Безумец я! Чего ж я испугался?
На призрак сей подуй — и нет его…
Не правда ли, чрезвычайно противоречиво? Но если признать, что и первое обращение, и второе адресовано к совести народной, то бросающаяся в глаза непоследовательность поведения Бориса окажется чисто внешней. При соблюдении жанра площадного театра выявляется сквозное действие Бориса: оказывается, что бы ни происходило с Борисом Годуновым, в какие бы ситуации он ни попадал, он всегда при этом жаждал одного — власти, только власти, любой ценой! Правда, он притом еще очень хотел, чтобы все внешне выглядело пристойно. На ханжескую сторону его характера обратил внимание еще Карамзин, а затем и Пушкин. П. Вяземский, ссылаясь на Карамзина, писал поэту: «В Борисе Годунове дикая смесь: набожности и преступных страстей. Он беспрестанно перечитывал библию и искал в ней оправдания себе. Это противоположность драматическая».

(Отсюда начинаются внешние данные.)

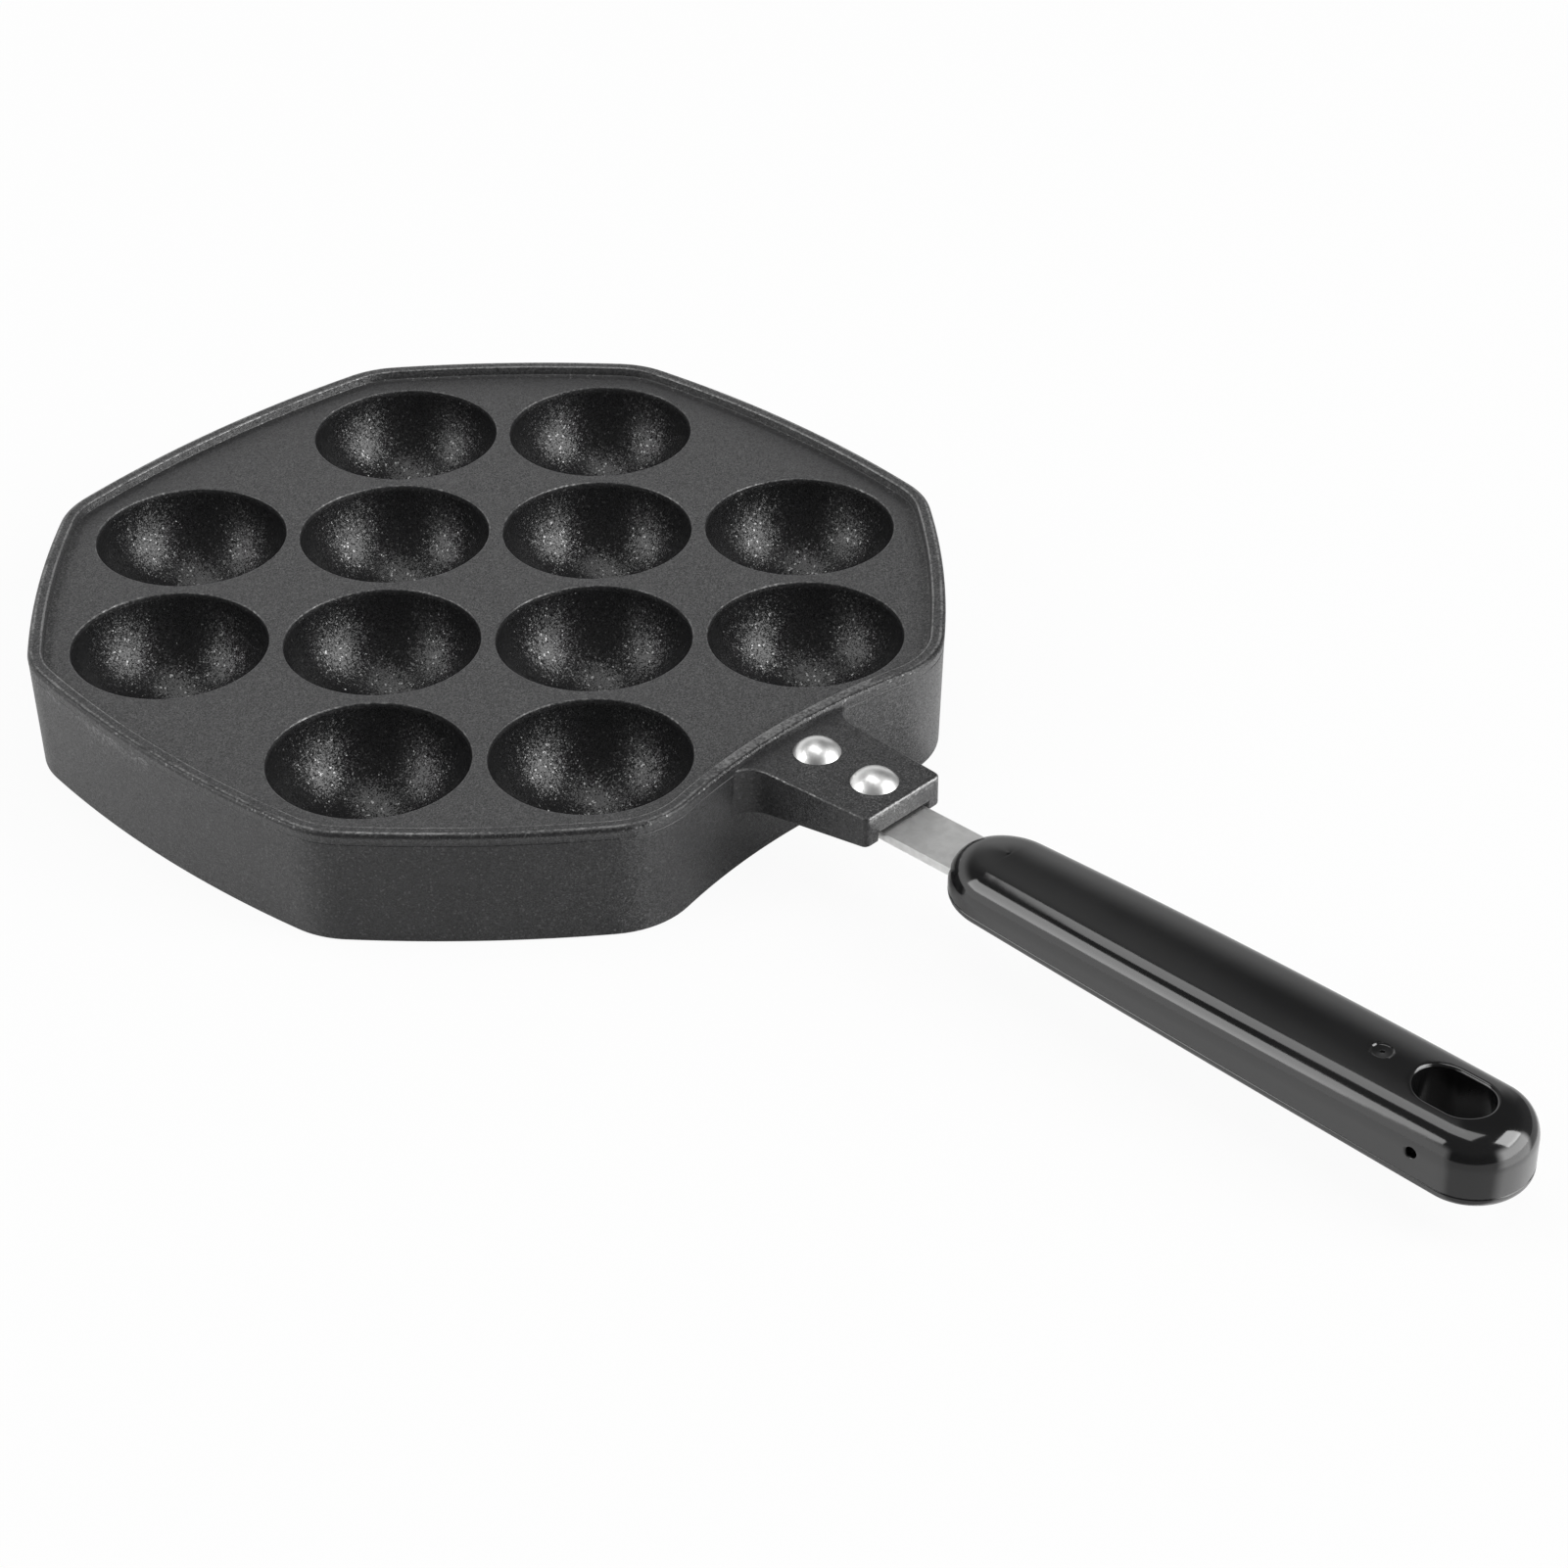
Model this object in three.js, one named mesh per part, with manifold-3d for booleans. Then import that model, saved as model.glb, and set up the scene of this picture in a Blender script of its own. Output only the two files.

Вот что в ответ писал Пушкин: «…благодарю тебя и за замечания Карамзина о Борисе. Я смотрел на него с политической точки, не замечая поэтической его стороны; я его засажу за евангелие, заставлю читать повесть об Ироде и тому подобное… Ты хочешь плана? Возьми X и XI том («Истории государства Российского» Карамзина. — А. П.). Вот тебе и план»[66].
Народ устами юродивого высказал в пьесе свое отношение к царю-убийце.
Царь.
…Молись за меня, бедный Николка.
Юродивый.
Нет, нет! Нельзя молиться за
царя Ирода — Богородица не велит…
Похоже, что такова позиция и самого поэта.